__PROVIDED DATA__.

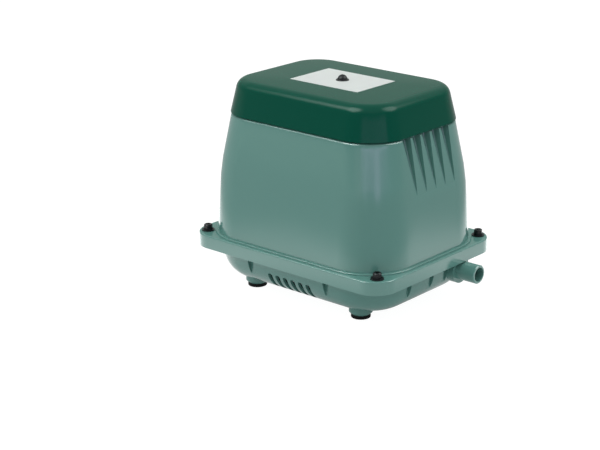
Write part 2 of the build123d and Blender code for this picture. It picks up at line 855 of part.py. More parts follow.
def rod_nuts():
    """Nut on the end of each rod."""
    hexagon = RegularPolygon(nut_flats / 2 + 1.5, 6, major_radius=False)
    nut = extrude(Plane.YZ.offset(nut_face) * Pos(0, axis_z) * hexagon, nut_height)
    nut -= bar(rod_radius, nut_face - 1, nut_face + nut_height + 1, 0, axis_z)
    return group(both_ends(nut))


def diaphragm():
    """Moulded rubber disc with a clamped rim and one convolution, on the outlet side."""
    middle = (casing_face + head_face) / 2
    web = diaphragm_web / 2
    disc = bar(diaphragm_radius, casing_face, head_face, 0, axis_z)
    disc -= bar(chamber_radius - 0.5, casing_face - 1, middle - web, 0, axis_z)
    disc -= bar(chamber_radius - 0.5, middle + web, head_face + 1, 0, axis_z)
    ridge_radius = (plate_radius + chamber_radius) / 2
    bead = Pos(middle, 0, axis_z) * Rot(0, 90, 0) * Torus(ridge_radius, 2.4)
    groove = Pos(middle - 1.4, 0, axis_z) * Rot(0, 90, 0) * Torus(ridge_radius, 1.7)
    disc = disc + bead - groove
    return disc - bar(rod_radius + body_gap, casing_face - 3, head_face + 3, 0, axis_z)


def casing():
    """Ring that clamps a diaphragm's rim to the head, on the outlet side."""
    ring_plate = square_plate(plate_face, head_face, head_size, head_corner)
    ring_plate -= bar(diaphragm_bore, plate_face - 1, head_face + 1, 0, axis_z)
    ring_plate -= bar(diaphragm_radius, casing_face, head_face + 1, 0, axis_z)
    for y, z in head_screw_places():
        ring_plate -= bar(head_screw_radius, plate_face - 1, head_face + 1, y, z)
    return ring_plate


def head_block():
    """Valve head: pressure chamber, valve wall and two back pockets, on the outlet side."""
    head = square_plate(head_face, head_back, head_size, head_corner)
    head -= bar(chamber_radius, head_face - 1, valve_face, 0, axis_z)
    for side in (-1, 1):
        z_low, z_high = sorted((axis_z + side * pocket_bridge, axis_z + side * pocket_reach))
        pocket = block(pocket_face, head_back + 1, -pocket_half_width, pocket_half_width, z_low, z_high)
        head -= fillet(pocket.edges().filter_by(Axis.X), 6)
        z = axis_z + side * valve_offset
        head -= bar(valve_stem + fit_clearance, valve_face - 1, pocket_face + 1, 0, z)
        for place in PolarLocations(port_circle, port_count):
            hole = place.position
            head -= bar(port_radius, valve_face - 1, pocket_face + 1, hole.X, z + hole.Y)
    x_low, x_high = pocket_face + 2, head_back - 2
    top = axis_z + head_size / 2
    half_slot = pocket_half_width * 0.6
    head -= block(x_low, x_high, -half_slot, half_slot, axis_z + pocket_reach - 1, top + 1)
    bottom = axis_z - head_size / 2
    head += post(spigot_radius, spigot_x, 0, bottom - spigot_length, bottom)
    head -= post(spigot_bore, spigot_x, 0, bottom - spigot_length - 1, axis_z - pocket_reach + 1)
    for y, z in head_screw_places():
        head -= bar(head_screw_radius, head_face - 1, head_back + 1, y, z)
    return head


def head_plate(x_low, x_high, open_pockets):
    """Cover or gasket of a head, on the outlet side."""
    plate = square_plate(x_low, x_high, head_size, head_corner)
    if open_pockets:
        for side in (-1, 1):
            z_low, z_high = sorted((axis_z + side * pocket_bridge, axis_z + side * pocket_reach))
            plate -= block(x_low - 1, x_high + 1, -pocket_half_width, pocket_half_width, z_low, z_high)
    else:
        plate = fillet(plate.edges().group_by(Axis.X)[-1], 1.0)
    for y, z in head_screw_places():
        plate -= bar(head_screw_radius, x_low - 1, x_high + 1, y, z)
    return plate


def head_screws():
    """Long screws that hold each cover, head and casing to the frame plate."""
    screws = []
    for y, z in head_screw_places():
        screw = bar(head_screw_radius, plate_face - frame_plate, head_end, y, z)
        head = bar(head_screw_head, head_end, head_end + 3, y, z)
        socket_plane = Plane.YZ.offset(head_end + 1.4) * Pos(y, z)
        head -= extrude(socket_plane * RegularPolygon(1.5, 6, major_radius=False), 3)
        screws += both_ends(screw + head)
    return group(screws)


def valve(face, direction, z):
    """Rubber mushroom valve seated on a face, its skirt on the side the direction names."""
    skirt_low = face + direction * valve_seat_gap
    skirt = sorted((skirt_low, skirt_low + direction * valve_thickness))
    body = bar(valve_radius, *skirt, 0, z)
    stem_end = face - direction * (valve_wall + valve_lift + 2 * body_gap)
    stem = sorted((skirt_low, stem_end))
    body += bar(valve_stem, *stem, 0, z)
    bulb = sorted((stem_end, stem_end - direction * 1.6))
    return body + bar(valve_bulb, *bulb, 0, z)


def sleeve():
    """Rubber sleeve from head to tank, on the outlet side."""
    tube = post(spigot_radius + body_gap / 3 + sleeve_wall, spigot_x, 0, sleeve_bottom, sleeve_top)
    return tube - post(spigot_radius + body_gap / 3, spigot_x, 0, sleeve_bottom - 1, sleeve_top + 1)


def sleeve_clamps():
    """Band clamps on both sleeves."""
    inner = spigot_radius + body_gap / 3 + sleeve_wall
    bands = []
    for z in (sleeve_bottom + 0.6, sleeve_top - 0.6 - clamp_width):
        band = post(inner + clamp_thickness, spigot_x, 0, z, z + clamp_width)
        lug = block(spigot_x - 1.6, spigot_x + 1.6, inner, inner + 4, z, z + clamp_width)
        bore = post(inner, spigot_x, 0, z - 1, z + clamp_width + 1)
        bands += both_ends(band + lug - bore)
    return group(bands)


def stop_switch():
    """Switch on the frame's end plate, with two ears that carry the lever's pin."""
    half = switch_width / 2
    top = switch_low + switch_height
    body = block(switch_wall, switch_wall + switch_length, -half, half, switch_low, top)
    body = fillet(body.edges().filter_by(Axis.Y).group_by(Axis.Z)[-1], 1.5)
    for side in (-1, 1):
        y_low, y_high = sorted((side * (lever_width / 2 + body_gap), side * half))
        x_low, x_high = pin_x - ear_half_length, pin_x + ear_half_length
        body += block(x_low, x_high, y_low, y_high, pin_z - ear_drop, switch_low)
    pin = Pos(pin_x, 0, pin_z) * Rot(90, 0, 0) * Cylinder(lever_pin, switch_width)
    return body + pin


def stop_lever():
    """Strip lever with an eye on the pin."""
    eye = Pos(pin_x, 0, pin_z) * Rot(90, 0, 0) * Cylinder(lever_pin + 1.0, lever_width)
    width, depth = lever_width / 2, lever_thickness / 2
    strip = block(switch_wall + 2, pin_x, -width, width, pin_z - depth, pin_z + depth)
    bore = Pos(pin_x, 0, pin_z) * Rot(90, 0, 0) * Cylinder(lever_pin + 0.06, lever_width + 2)
    return eye + strip - bore


def trip_arm():
    """Upright arm clipped on the left rod, under the lever."""
    x_low, x_high = -trip_arm_x - trip_arm_width / 2, -trip_arm_x + trip_arm_width / 2
    arm = bar(rod_radius + 3, x_low, x_high, 0, axis_z)
    arm += block(x_low + 1, x_high - 1, -2.5, 2.5, axis_z + rod_radius, pin_z - lever_thickness / 2 - 0.8)
    return arm - bar(rod_radius, x_low - 1, x_high + 1, 0, axis_z)


def terminal_block():
    """Three-way terminal block on the tank lid."""
    x = -tank_length / 2 + terminal_length / 2 + terminal_inset_x
    y = tank_width / 2 - terminal_width / 2 - terminal_inset_y
    body = block(
        x - terminal_length / 2, x + terminal_length / 2, y - terminal_width / 2, y + terminal_width / 2,
        lid_top, lid_top + terminal_height,
    )
    for number in (-1, 0, 1):
        place = x + number * terminal_pitch
        middle = lid_top + terminal_height / 2
        body -= post(terminal_screw_radius, place, y, middle, lid_top + terminal_height + 1)
        channel = Rot(90, 0, 0) * Cylinder(terminal_bore, terminal_width + 2)
        body -= Pos(place, y, lid_top + terminal_bore_height) * channel
    return body


def filter_element():
    """Pad of filter foam with a hole for the post."""
    low = deck_top + filter_rib_height + body_gap
    pad = slab(
        2 * (well_x - filter_gap), 2 * (well_y - filter_gap), well_corner - filter_gap,
        low, low + filter_height,
    )
    return pad - post(post_radius + filter_gap, 0, 0, low - 1, low + filter_height + 1)


def cover_shell(inset, top_round, z_low, z_high):
    """Drafted form of the cover, outside or inside."""
    outline = Pos(0, 0, z_low) * RectangleRounded(
        2 * (cover_x - inset), 2 * (cover_y - inset), cover_corner - inset
    )
    form = extrude(outline, z_high - z_low, taper=cover_draft)
    return fillet(form.edges().group_by(Axis.Z)[-1], top_round)


def filter_cover():
    """Hollow drafted cover with a screw boss and hold-down ribs."""
    cover = cover_shell(0, cover_round, cover_bottom, cover_top)
    ceiling = cover_top - cover_wall
    hollow = cover_shell(cover_wall, cover_round - cover_wall, cover_bottom - 0.01, ceiling)
    ribs = post(cover_boss_radius, 0, 0, post_top + body_gap, cover_top - 1)
    rib_low = deck_top + filter_rib_height + filter_height + 2 * body_gap + 1
    half = cover_rib_thickness / 2
    for side in (-1, 1):
        y_low, y_high = sorted((side * (cover_boss_radius - 1), side * (cover_y * cover_rib_share)))
        ribs += block(-half, half, y_low, y_high, rib_low, ceiling + 1)
    cover = cover - hollow + ribs
    for side in (-1, 1):
        stop_x = side * (well_x + lip_wall + stop_offset)
        x_low, x_high = stop_x - stop_thickness / 2, stop_x + stop_thickness / 2
        z_low, z_high = shoulder_height + body_gap, cover_bottom + stop_reach
        for y in (-well_y + stop_inset, well_y - stop_inset):
            y_low, y_high = y - stop_width / 2, y + stop_width / 2
            cover += block(x_low, x_high, y_low, y_high, z_low, z_high)
    return cover - post(cover_screw_radius + fit_clearance, 0, 0, post_top - 1, cover_top + 1)


def cover_label():
    """Plain plate on the cover, open round the screw."""
    plate = Pos(0, 0, cover_top) * Rectangle(label_length, label_width)
    plate = extrude(plate, label_thickness)
    return plate - post(cover_screw_flange + body_gap, 0, 0, cover_top - 1, cover_top + 1)


def cover_screw():
    """Domed flange screw that holds the cover to the deck's post."""
    seat = cover_top + 0.1
    flange = post(cover_screw_flange, 0, 0, seat, seat + cover_screw_flange_height)
    flange = chamfer(flange.edges().group_by(Axis.Z)[-1], 0.5)
    ball = cover_screw_dome
    dome = Pos(0, 0, seat + cover_screw_flange_height - 0.4) * Sphere(ball)
    dome &= block(-ball, ball, -ball, ball, seat + 0.4, seat + cover_screw_flange_height + ball)
    screw = flange + dome
    screw -= Pos(0, 0, seat + cover_screw_flange_height + ball - 0.3) * cross_recess(4.4, 1.2, 1.8)
    return screw + post(cover_screw_radius, 0, 0, post_top - cover_screw_reach, seat + 0.5)


def write_parts():
    """Write every node."""
    os.makedirs("parts", exist_ok=True)
    save("upper_housing", upper_housing())
    save("lower_housing", lower_housing())
    save("housing_gasket", housing_gasket())
    head_seat = flange_top + washer_thickness + spring_thickness
    save("housing_screws", at_flange_screws(housing_screw(), head_seat))
    washer_bore = housing_screw_radius + fit_clearance
    spring_washer = ring(spring_radius, washer_bore, spring_thickness)
    save("spring_washers", at_flange_screws(spring_washer, flange_top + washer_thickness))
    plain_washer = ring(washer_radius, washer_bore, washer_thickness)
    save("plain_washers", at_flange_screws(plain_washer, flange_top))
    for name, sx, sy in (
        ("front_left", -1, -1), ("front_right", 1, -1), ("rear_left", -1, 1), ("rear_right", 1, 1),
    ):
        save(f"foot_{name}", Pos(sx * foot_x, sy * foot_y, 0) * rubber_foot())
    save("foot_screws", group([Pos(x, y, 0) * foot_screw() for x, y in four(foot_x, foot_y)]))
    save("outlet_pipe", outlet_pipe())
    save("outlet_seal", outlet_seal())
    save("cord_gland", cord_gland())
    save("air_tank", air_tank())
    save("tank_lid", tank_cover(lid_bottom, lid_top, True))
    save("tank_gasket", tank_cover(tank_top, lid_bottom, False))
    save("tank_screws", tank_screws())
    save("rubber_mounts", rubber_mounts())
    save("mount_screws", mount_screws())
    save("pump_frame", pump_frame())
    for name, piece in (("core", core()), ("bobbin", bobbin()), ("coil", coil())):
        save(f"{name}_rear", piece)
        save(f"{name}_front", mirror(piece, Plane.XZ))
    save("core_bolts", core_bolts())
    save("magnet_holder", magnet_holder())
    save("magnets", magnets())
    save("rod_nuts", rod_nuts())
    save("centre_plates", centre_plates())
    save("head_screws", head_screws())
    save("trip_arm", trip_arm())
    for name, piece in (
        ("armature_rod", rod()), ("diaphragm", diaphragm()),
        ("diaphragm_casing", casing()), ("head_block", head_block()),
        ("head_gasket", head_plate(head_back, cover_face, True)),
        ("head_cover", head_plate(cover_face, head_end, False)),
        ("sleeve", sleeve()),
        ("intake_valve", valve(valve_face, -1, axis_z + valve_offset)),
        ("exhaust_valve", valve(pocket_face, 1, axis_z - valve_offset)),
    ):
        save(f"{name}_right", piece)
        save(f"{name}_left", mirror(piece, Plane.YZ))
    save("sleeve_clamps", sleeve_clamps())
    save("stop_switch", stop_switch())
    save("stop_lever", stop_lever())
    save("terminal_block", terminal_block())
    save("filter_element", filter_element())
    save("filter_cover", filter_cover())
    save("cover_label", cover_label())
    save("cover_screw", cover_screw())


write_parts()
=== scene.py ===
import json
import math

import bmesh
import bpy
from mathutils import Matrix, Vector

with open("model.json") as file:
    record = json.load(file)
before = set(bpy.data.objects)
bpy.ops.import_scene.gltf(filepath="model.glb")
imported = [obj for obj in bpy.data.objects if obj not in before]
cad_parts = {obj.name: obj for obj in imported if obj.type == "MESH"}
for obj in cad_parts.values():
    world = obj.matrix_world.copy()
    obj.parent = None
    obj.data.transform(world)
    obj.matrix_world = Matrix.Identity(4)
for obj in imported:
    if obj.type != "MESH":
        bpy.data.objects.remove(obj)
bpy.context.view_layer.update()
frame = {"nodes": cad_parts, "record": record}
nodes = frame["nodes"]
print("frame loaded:", len(nodes), "nodes")


def newGroup(name, inputs, outputs):
    tree = bpy.data.node_groups.new(name, "ShaderNodeTree")
    for label, kind, value in inputs:
        socket = tree.interface.new_socket(name=label, in_out="INPUT", socket_type=kind)
        socket.default_value = value
    for label, kind in outputs:
        tree.interface.new_socket(name=label, in_out="OUTPUT", socket_type=kind)
    return tree, tree.nodes.new("NodeGroupInput"), tree.nodes.new("NodeGroupOutput")


noise = {"fineDetail": 3.0, "broadDetail": 1.0, "broadScale": 60.0, "driftDetail": 4.0}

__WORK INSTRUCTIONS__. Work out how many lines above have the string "record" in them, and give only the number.

__RESULT__. 2